With our list of five swing thought options completed, there is one more important point that needs to be made. No matter which swing thought you select, make sure that you only use that one thought during your swing. It is common for golfers to go into a shot with multiple swing thoughts in their head, and the results are as ugly as you would imagine. You need to be thinking clearly when you are over the ball, and you can only think clearly when it is just one thought that is present in your mind. It is okay to have a few different swing thoughts that you use in your game – such as one for the driver and one for your irons – but you should only ever be using a single thought at a given time.

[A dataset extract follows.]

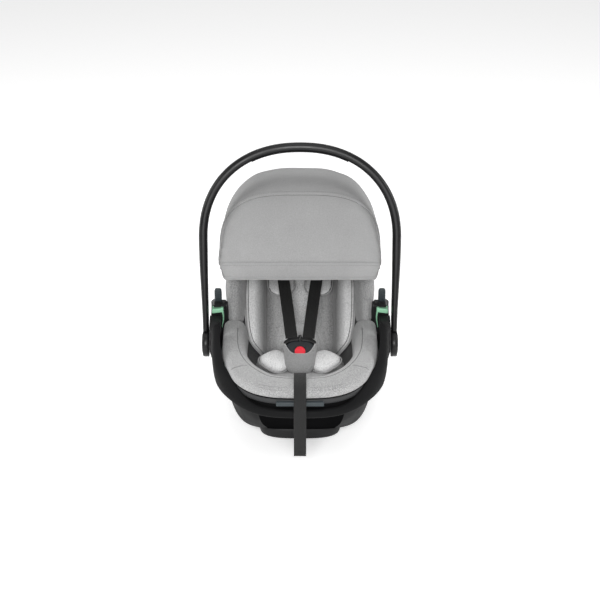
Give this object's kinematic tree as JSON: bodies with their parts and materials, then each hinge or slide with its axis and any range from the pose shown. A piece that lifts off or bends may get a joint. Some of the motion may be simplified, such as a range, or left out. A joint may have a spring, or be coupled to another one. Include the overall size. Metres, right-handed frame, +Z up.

During your next trip to the driving range, take a moment to work on swing thoughts. Try all five of these out, or at least try the ones that you feel like may be the best fit for your game. After you have experimented with various swing thoughts, settle on the one or ones that you are going to use out on the course. At first, it may help to write these down for reference later, although they should quickly become a natural part of everything else you do on the course. Good luck!